Begin

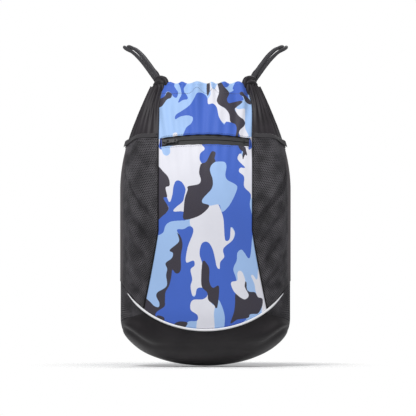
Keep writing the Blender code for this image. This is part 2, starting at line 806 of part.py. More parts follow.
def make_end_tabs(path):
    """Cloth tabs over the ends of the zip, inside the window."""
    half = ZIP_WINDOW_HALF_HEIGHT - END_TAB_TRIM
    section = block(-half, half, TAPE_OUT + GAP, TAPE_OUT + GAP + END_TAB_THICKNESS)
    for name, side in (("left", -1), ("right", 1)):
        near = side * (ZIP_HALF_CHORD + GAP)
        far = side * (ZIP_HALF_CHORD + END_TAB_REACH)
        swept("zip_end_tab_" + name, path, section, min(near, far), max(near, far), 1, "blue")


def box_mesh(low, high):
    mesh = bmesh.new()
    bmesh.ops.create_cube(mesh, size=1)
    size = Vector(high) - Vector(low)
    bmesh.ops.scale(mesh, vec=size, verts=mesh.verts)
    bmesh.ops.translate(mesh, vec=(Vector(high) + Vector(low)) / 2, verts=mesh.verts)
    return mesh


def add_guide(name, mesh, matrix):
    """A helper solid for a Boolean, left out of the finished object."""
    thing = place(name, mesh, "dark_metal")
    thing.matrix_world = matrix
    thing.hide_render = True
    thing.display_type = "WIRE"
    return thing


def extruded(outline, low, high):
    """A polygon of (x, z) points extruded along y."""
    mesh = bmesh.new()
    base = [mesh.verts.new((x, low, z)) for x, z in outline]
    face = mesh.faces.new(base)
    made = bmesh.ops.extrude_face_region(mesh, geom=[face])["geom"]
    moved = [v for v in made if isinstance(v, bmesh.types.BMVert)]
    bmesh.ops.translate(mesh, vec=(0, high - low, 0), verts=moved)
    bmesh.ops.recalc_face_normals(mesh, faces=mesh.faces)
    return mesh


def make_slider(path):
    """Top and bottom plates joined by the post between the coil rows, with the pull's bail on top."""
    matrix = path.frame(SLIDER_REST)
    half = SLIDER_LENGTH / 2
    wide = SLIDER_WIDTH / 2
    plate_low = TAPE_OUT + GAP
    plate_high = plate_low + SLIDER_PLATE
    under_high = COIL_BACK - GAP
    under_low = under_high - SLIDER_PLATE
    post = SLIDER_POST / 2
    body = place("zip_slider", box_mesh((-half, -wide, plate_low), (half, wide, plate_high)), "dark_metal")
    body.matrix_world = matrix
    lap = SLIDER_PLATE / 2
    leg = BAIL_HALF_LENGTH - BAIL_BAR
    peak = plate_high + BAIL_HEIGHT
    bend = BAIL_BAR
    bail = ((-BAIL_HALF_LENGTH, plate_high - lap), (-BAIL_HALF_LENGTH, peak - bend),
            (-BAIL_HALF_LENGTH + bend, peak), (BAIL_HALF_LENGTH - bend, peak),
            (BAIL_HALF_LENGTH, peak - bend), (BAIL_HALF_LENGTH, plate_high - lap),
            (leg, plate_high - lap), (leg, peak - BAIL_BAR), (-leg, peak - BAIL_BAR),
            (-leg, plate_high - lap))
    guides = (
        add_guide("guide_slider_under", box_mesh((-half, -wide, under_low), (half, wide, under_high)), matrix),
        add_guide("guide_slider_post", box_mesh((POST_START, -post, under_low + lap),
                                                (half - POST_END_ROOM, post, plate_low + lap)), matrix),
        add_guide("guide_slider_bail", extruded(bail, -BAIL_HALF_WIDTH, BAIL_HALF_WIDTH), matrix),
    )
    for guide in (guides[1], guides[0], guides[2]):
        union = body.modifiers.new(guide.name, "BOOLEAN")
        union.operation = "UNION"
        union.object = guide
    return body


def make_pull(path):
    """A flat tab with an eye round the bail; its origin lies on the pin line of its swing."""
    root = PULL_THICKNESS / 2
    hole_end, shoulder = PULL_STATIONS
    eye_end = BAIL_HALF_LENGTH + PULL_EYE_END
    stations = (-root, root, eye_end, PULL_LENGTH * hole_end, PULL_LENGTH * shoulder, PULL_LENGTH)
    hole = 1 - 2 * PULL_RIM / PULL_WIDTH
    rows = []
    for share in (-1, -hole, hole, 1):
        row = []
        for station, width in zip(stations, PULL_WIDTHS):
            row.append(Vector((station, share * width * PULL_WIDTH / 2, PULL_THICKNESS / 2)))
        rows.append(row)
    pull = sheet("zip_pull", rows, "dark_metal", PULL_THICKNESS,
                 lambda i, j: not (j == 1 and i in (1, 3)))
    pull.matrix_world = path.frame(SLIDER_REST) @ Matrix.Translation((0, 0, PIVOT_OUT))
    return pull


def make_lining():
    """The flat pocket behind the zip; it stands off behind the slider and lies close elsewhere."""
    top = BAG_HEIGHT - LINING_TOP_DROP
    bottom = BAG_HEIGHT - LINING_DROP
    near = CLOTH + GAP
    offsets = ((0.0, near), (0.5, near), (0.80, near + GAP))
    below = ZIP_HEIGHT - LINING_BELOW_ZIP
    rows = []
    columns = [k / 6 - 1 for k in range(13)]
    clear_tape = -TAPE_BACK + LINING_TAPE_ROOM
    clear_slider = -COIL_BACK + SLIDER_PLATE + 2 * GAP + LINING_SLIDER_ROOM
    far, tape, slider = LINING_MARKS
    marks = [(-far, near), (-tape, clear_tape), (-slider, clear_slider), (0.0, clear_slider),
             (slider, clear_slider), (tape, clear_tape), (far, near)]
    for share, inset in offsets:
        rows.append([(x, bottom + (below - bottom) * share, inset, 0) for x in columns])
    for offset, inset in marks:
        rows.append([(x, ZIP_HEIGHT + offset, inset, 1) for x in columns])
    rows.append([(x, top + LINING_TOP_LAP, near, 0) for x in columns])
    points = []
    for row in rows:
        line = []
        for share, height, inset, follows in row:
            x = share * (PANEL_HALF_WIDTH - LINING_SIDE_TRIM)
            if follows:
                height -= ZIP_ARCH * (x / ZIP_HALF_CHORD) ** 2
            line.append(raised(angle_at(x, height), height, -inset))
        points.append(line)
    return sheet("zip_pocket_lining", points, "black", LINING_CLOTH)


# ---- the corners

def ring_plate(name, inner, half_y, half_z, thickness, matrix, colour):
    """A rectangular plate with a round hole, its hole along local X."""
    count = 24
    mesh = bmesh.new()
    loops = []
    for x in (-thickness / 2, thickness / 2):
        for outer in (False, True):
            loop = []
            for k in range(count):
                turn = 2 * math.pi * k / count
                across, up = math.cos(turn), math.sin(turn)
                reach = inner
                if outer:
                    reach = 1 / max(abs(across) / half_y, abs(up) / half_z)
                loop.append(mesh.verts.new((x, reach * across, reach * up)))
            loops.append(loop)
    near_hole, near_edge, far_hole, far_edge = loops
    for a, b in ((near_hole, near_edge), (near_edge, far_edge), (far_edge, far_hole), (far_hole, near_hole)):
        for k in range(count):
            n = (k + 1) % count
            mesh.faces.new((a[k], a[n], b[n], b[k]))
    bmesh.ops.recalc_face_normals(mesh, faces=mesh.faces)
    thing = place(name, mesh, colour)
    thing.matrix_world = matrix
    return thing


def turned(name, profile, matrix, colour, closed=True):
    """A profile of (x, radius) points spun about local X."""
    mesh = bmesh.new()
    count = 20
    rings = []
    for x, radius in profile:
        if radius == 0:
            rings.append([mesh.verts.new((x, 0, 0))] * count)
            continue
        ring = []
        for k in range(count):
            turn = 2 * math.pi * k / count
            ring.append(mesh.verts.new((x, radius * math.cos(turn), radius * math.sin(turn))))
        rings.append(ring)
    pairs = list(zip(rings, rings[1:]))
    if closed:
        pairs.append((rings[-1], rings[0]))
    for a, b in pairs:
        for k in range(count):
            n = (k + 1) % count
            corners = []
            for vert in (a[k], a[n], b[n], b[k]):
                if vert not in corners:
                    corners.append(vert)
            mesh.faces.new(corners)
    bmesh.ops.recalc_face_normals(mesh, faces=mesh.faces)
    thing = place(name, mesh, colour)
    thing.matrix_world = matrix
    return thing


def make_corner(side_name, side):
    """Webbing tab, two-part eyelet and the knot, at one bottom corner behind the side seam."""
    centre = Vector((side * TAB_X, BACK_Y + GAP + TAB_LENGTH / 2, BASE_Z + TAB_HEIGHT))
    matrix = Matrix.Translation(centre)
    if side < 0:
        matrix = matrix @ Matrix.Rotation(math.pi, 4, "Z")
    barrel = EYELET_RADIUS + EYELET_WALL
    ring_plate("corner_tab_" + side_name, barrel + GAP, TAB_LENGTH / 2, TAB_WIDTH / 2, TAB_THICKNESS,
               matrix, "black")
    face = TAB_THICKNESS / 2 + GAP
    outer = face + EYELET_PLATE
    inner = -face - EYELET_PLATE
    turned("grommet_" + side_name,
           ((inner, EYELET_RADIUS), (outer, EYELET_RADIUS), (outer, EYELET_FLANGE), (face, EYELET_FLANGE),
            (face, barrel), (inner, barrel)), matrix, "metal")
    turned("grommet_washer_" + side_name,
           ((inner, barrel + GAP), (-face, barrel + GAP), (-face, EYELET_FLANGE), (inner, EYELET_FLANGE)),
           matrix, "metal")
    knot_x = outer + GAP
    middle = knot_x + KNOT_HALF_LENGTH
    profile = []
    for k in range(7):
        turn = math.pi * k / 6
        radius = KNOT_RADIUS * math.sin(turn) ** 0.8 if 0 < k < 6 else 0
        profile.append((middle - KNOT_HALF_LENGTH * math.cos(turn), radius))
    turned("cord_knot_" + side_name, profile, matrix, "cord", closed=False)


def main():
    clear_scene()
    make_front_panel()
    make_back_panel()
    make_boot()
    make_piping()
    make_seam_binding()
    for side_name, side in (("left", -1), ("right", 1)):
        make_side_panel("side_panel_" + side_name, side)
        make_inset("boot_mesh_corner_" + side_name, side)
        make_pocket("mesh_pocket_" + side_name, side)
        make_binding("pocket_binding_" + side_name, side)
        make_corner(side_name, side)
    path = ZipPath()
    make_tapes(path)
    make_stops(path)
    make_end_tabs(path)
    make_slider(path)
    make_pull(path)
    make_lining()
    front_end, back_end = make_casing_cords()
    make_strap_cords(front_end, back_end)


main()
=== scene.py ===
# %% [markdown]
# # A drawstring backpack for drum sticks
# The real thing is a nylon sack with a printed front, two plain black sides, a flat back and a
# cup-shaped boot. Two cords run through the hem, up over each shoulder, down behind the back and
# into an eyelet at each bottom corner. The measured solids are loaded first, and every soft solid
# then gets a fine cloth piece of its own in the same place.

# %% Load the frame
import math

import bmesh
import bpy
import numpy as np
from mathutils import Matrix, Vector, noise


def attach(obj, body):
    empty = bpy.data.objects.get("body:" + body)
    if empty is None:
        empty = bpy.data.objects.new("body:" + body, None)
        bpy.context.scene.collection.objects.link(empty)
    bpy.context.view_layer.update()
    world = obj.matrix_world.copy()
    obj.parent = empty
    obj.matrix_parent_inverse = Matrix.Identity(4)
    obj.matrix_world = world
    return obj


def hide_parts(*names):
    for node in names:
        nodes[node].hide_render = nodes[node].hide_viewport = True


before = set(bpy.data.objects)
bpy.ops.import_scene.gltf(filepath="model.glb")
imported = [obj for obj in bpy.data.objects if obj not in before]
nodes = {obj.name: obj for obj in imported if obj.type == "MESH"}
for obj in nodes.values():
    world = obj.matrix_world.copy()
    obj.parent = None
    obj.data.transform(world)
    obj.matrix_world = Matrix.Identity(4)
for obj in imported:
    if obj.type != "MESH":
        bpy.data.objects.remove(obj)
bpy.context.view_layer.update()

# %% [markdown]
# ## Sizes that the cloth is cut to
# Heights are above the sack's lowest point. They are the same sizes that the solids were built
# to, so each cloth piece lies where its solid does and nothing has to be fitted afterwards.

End

■ Exercise
Nothing but the lines from the one with "radius = KNOT_RADIUS" through the one with "bpy.context.scene.collection.objects.link(empty)" should be repeated, and each exactly.

■ The answer
        radius = KNOT_RADIUS * math.sin(turn) ** 0.8 if 0 < k < 6 else 0
        profile.append((middle - KNOT_HALF_LENGTH * math.cos(turn), radius))
    turned("cord_knot_" + side_name, profile, matrix, "cord", closed=False)


def main():
    clear_scene()
    make_front_panel()
    make_back_panel()
    make_boot()
    make_piping()
    make_seam_binding()
    for side_name, side in (("left", -1), ("right", 1)):
        make_side_panel("side_panel_" + side_name, side)
        make_inset("boot_mesh_corner_" + side_name, side)
        make_pocket("mesh_pocket_" + side_name, side)
        make_binding("pocket_binding_" + side_name, side)
        make_corner(side_name, side)
    path = ZipPath()
    make_tapes(path)
    make_stops(path)
    make_end_tabs(path)
    make_slider(path)
    make_pull(path)
    make_lining()
    front_end, back_end = make_casing_cords()
    make_strap_cords(front_end, back_end)


main()
=== scene.py ===
# %% [markdown]
# # A drawstring backpack for drum sticks
# The real thing is a nylon sack with a printed front, two plain black sides, a flat back and a
# cup-shaped boot. Two cords run through the hem, up over each shoulder, down behind the back and
# into an eyelet at each bottom corner. The measured solids are loaded first, and every soft solid
# then gets a fine cloth piece of its own in the same place.

# %% Load the frame
import math

import bmesh
import bpy
import numpy as np
from mathutils import Matrix, Vector, noise


def attach(obj, body):
    empty = bpy.data.objects.get("body:" + body)
    if empty is None:
        empty = bpy.data.objects.new("body:" + body, None)
        bpy.context.scene.collection.objects.link(empty)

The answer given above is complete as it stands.